At about 5pm, a man comes through the carriage asking whether you'd like dinner and offers you the choice of three or four dishes for 50Rs. A couple of hours later, and your meal arrives in a small takeaway container. I had hot chapattis and a vegetable and paneer dish to go with it. The food was piping hot and arrived at your seat for you to get stuck in to. A damn good service – Network Rail take note!


After the 15-hour journey, I stood bleary eyed outside Madgoan station. It was 5.30am. Taxi drivers, rickshaw drivers and motorbike drivers were all touting for business. I saw the pre-paid taxi rank – it was going to cost me 600Rs to get to Palolem. I wasn’t too keen to pay that much so I decided to think about it. There were a few other small groups of tourists hanging about so it was pretty safe so I did what anyone would do: I put my bags down and bought chai whilst I pondered my options.


Whilst taking my time drinking my chai, I'd noticed a group of guys who looked like Israelis stood in a small group. (It wasn’t that much of a guess – thousands of Israelis travel through India each year as it’s one of the few places they can travel easily on an Israeli passport. Chatting to one of the guys later on, he put the number at 20,000 at any one time).


I headed over and asked whether they too were heading to Palolem and whether they’d be keen to share a taxi. I was in luck! They were, and whilst they were considering taking a bus, my offer to add an extra body into the equation of the cost of a taxi perked their interest. One of them jogged over to a rickshaw van driver and came back to announce that we could get to Palolem for 100Rs each.


The rickshaw van was like a small van: it was fully enclosed with two benches facing one another. Piling up our large rucksacks into the passenger seat next to the driver, we hopped in the back with some of our day sacks. Surprisingly, it managed to fit the five of us in the back quite comfortably, which was just as well as we had a 1 hour drive ahead of us. The guys were very friendly (we did exchange names but for the life of me I can only remember Raff) and we chatted for a little while before the tiredness took over and I busied myself looking out the window as they chatted in Hebrew.


No sooner had we got started (by now it was 6am) than out of a day sack came a piece of paper, a little sachet of weed, a cigarette and a roll up. By the light of a mobile phone, with one of them holding the folded paper in a v-shape, I watched one of the guys adeptly roll up a spliff. Given that we were in a rickshaw and it was dark, it was an admirable feat!


Opening one of the windows – despite there being a breeze rushing through the van anyway – they sat and smoked their breakfast spliff, kindly offering me some in the process.
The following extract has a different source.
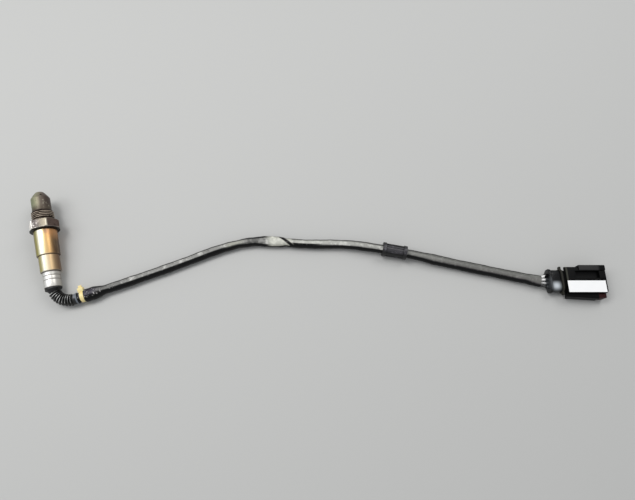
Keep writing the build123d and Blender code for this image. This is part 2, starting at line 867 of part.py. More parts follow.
pin_tip = mouth_floor + pin_reach
barrel_start = seal_floor + 1.0
barrel_end = barrel_start + barrel_length


def plug_pin(place):
    """A flat male pin with the barrel that is crimped on its wire."""
    with BuildPart() as piece:
        with BuildSketch(across_plug(barrel_start)):
            with Locations(place):
                Circle(barrel_radius)
        extrude(amount=barrel_length)
        with BuildSketch(across_plug(barrel_end)):
            with Locations(place):
                Rectangle(pin_width, pin_thickness)
        extrude(amount=pin_tip - pin_taper - barrel_end)
        with BuildSketch(across_plug(pin_tip - pin_taper)):
            with Locations(place):
                Rectangle(pin_width, pin_thickness)
        with BuildSketch(across_plug(pin_tip)):
            with Locations(place):
                Rectangle(pin_width / 2, pin_thickness / 2)
        loft()
    return piece


def wire_seal(place):
    """A round rubber seal on one wire."""
    with BuildPart() as piece:
        with BuildSketch(across_plug(spigot_rear)):
            with Locations(place):
                Circle(seal_bore - fit_gap)
                Circle(wire_radius + fit_gap, mode=Mode.SUBTRACT)
        extrude(amount=seal_length)
    return piece


for number, place in enumerate(terminal_places, start=1):
    write(plug_pin(place), f"plug_pin_{number}")
    write(wire_seal(place), f"wire_seal_{number}")

# ---- Wires --------------------------------------------------------------------------

# Each wire is modelled where it is out of the sheath: from its contact through the grommet and
# the boot into one end of the sheath, and from the other end to its plug pin.
wire_depth = sheath_socket - socket_gap
rear_line = [wire_start] + bend_knots + [sheath_start + tail * wire_depth]
last_run = (route[-1] - route[-2]).normalized()
front_line = [sheath_end - last_run * wire_depth, sheath_end]


def wire(sideways, upwards, place):
    """Both ends of one wire, set aside from the lead's middle line and spread to its terminal."""
    rear = beside(rear_line, sideways, upwards)
    rear[0] = wire_start + left_of(-axis_direction) * sideways + SEAT.y_dir * upwards
    front = beside(front_line, sideways, upwards)
    terminal = across_plug(0).from_local_coords((place[0], place[1], 0))
    front += [terminal - nose * wire_lead_in, terminal + nose * barrel_start]
    with BuildPart() as piece:
        round_bar(rear, wire_radius)
        round_bar(front, wire_radius)
    return piece


write(wire(wire_half_pitch, wire_half_pitch, terminal_places[0]), "heater_wire_a")
write(wire(wire_half_pitch, -wire_half_pitch, terminal_places[1]), "heater_wire_b")
write(wire(-wire_half_pitch, wire_half_pitch, terminal_places[2]), "ground_wire")
write(wire(-wire_half_pitch, -wire_half_pitch, terminal_places[3]), "signal_wire")
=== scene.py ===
import json
from math import atan2, cos, pi, radians, sin, tan

import bmesh
import bpy
from mathutils import Euler, Matrix, Vector


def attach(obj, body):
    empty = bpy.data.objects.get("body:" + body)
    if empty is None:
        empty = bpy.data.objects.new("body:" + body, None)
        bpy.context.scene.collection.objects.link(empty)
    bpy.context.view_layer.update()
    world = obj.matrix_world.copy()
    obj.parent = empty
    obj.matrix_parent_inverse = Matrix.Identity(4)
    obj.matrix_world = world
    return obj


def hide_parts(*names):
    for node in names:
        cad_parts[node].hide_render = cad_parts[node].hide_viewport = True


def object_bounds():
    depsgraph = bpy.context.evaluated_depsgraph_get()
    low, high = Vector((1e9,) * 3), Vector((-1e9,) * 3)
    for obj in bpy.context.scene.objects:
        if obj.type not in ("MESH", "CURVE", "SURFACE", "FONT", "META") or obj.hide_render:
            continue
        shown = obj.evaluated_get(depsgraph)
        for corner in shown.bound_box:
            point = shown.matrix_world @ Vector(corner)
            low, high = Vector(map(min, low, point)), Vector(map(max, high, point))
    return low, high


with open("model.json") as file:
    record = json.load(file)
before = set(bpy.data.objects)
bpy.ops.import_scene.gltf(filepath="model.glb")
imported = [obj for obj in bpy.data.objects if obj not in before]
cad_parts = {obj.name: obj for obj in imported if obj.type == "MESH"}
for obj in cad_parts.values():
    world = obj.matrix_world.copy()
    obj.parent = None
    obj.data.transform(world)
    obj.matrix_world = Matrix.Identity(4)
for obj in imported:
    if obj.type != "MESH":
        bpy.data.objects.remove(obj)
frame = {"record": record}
cad_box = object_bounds()
MM = 0.001

# ---- Where the sensor lies ----------------------------------------------------------
# The sensor lies on its washer face and the rear end of its sleeve, tip towards +Y.
# Its pieces are turned about one axis, with z = 0 at the seat and +z towards the tip.


def frame_at(place, x_axis, y_axis, z_axis):
    """The matrix that lays a piece's own axes along these directions at a place."""
    return Matrix.Translation(place) @ Matrix((x_axis, y_axis, z_axis)).transposed().to_4x4()


gasket_thickness = 1.6 * MM
seat_mount = next(mount for mount in frame["record"]["mounts"] if mount["name"] == "gasket_seat")
sensor_axis = Vector(seat_mount["axis"]).normalized()
seat_point = Vector(seat_mount["pos_m"]) - sensor_axis * gasket_thickness
sensor_across = Vector((-1, 0, 0))
sensor_up = sensor_axis.cross(sensor_across)
SEAT = frame_at(seat_point, sensor_across, sensor_up, sensor_axis)

# ---- Camera, light and floor --------------------------------------------------------
# A pale floor, one soft lamp up behind the lead and a weaker one at each end.
# The camera looks down on the lead from its middle, a little from the front.


def shown(name, data):
    """A new object in the scene that holds this data."""
    holder = bpy.data.objects.new(name, data)
    bpy.context.scene.collection.objects.link(holder)
    return holder


def soft_lamp(name, place, size, watts):
    """A square lamp that faces the middle of the object."""
    lamp_data = bpy.data.lights.new(name, "AREA")
    lamp_data.size = size
    lamp_data.energy = watts
    lamp = shown(name, lamp_data)
    lamp.location = place
    middle = (cad_box[0] + cad_box[1]) / 2
    lamp.rotation_euler = (middle - lamp.location).to_track_quat("-Z", "Y").to_euler()


camera_place = Vector((182.5, -200.1, 427.0)) * MM
camera_data = bpy.data.cameras.new("camera")
camera_data.sensor_width = 36
camera_data.lens = 28.35
camera = shown("camera", camera_data)
turned_round = Euler((0, 0, radians(-18.5))).to_matrix()
tipped_up = Euler((radians(18.5), 0, 0)).to_matrix()
rolled = Euler((0, 0, radians(3.85))).to_matrix()
camera.matrix_world = Matrix.Translation(camera_place) @ (turned_round @ tipped_up @ rolled).to_4x4()
bpy.context.scene.camera = camera

soft_lamp("main_lamp", Vector((-0.22, 0.36, 1.05)), 0.5, 5.6)
soft_lamp("left_lamp", Vector((-0.6, 0.15, 0.8)), 0.4, 1.8)
soft_lamp("right_lamp", Vector((0.8, 0.3, 0.8)), 0.5, 2.6)

sky_colour = (0.9, 0.92, 0.95, 1)
sky_strength = 0.5
world = bpy.data.worlds.new("studio")
world.use_nodes = True
world.node_tree.nodes["Background"].inputs["Color"].default_value = sky_colour
world.node_tree.nodes["Background"].inputs["Strength"].default_value = sky_strength
bpy.context.scene.world = world
bpy.context.scene.view_settings.view_transform = "Standard"

floor_reach = 3.0
floor_colour = (0.54, 0.54, 0.525, 1)
floor_mesh = bpy.data.meshes.new("floor")
floor_corners = [(x * floor_reach, y * floor_reach, 0) for x, y in ((-1, -1), (1, -1), (1, 1), (-1, 1))]
floor_mesh.from_pydata(floor_corners, [], [(0, 1, 2, 3)])
floor_paint = bpy.data.materials.new("floor_paint")
floor_paint.use_nodes = True
floor_shader = floor_paint.node_tree.nodes["Principled BSDF"]
floor_shader.inputs["Base Color"].default_value = floor_colour
floor_shader.inputs["Roughness"].default_value = 0.9
floor_mesh.materials.append(floor_paint)
shown("floor", floor_mesh)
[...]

I declined as, even if I was a smoker, I felt 6am was a tad early to be getting stoned!


After a long one-hour journey, punctuated by our driver clearing his throat and gobbing out of the window at regular intervals, we arrived at the beach resort of Palolem. I didn’t have any accommodation booked and hadn’t been looking forward to trailing up and down the beach with my large rucksack. The Israelis were great though, two of them offering to look after my bag with theirs, whilst I went with the other two to find rooms.


It was just as well they did look after my bag as it took us a good hour walking up and down the beach to find anywhere with room. The beach is a long strand of yellowy sand with a palm-fringed boarder in which wooden huts of varying size, colour and quality had been built. The few places we found were charging 1,000Rs a night – double what I’d been paying for accommodation elsewhere. The boys finally found a place that suited them housing all four of them for 600Rs. I didn’t particularly like the beach hut set up there (the huts looked particularly shoddy) so I decided to carry on. The boys very kindly offered to continue to help me look, which was very kind of them and very much above the call of duty. Shortly after, we came across Presleys – a restaurant and bar with a few beach huts set out in a small, sandy square. The area was clean, the hut was clean, there were a few piglets and chickens running around and they were only charging 500Rs: I went for it.


On our way back to the others looking after our bags, the two guys who were with me stopped to read a sign in Hebrew. I asked what it said and they explained that in most towns or touristy areas in India, there’s a Jew House and the sign was welcoming them to the house in Palolem. The house is not a synagogue but a place where Jews can meet, get to know one another and enjoy a Friday evening meal together. They explained that when they had travelled to one town and couldn’t find accommodation anywhere, all four of them had stayed in the Jew house overnight. It seemed like a pretty good idea to me! Unfortunately, the closest sense of community us Brits have in Palolem is The Smugglers – an English pub serving everything from Yorkshire puds to bangers and mash!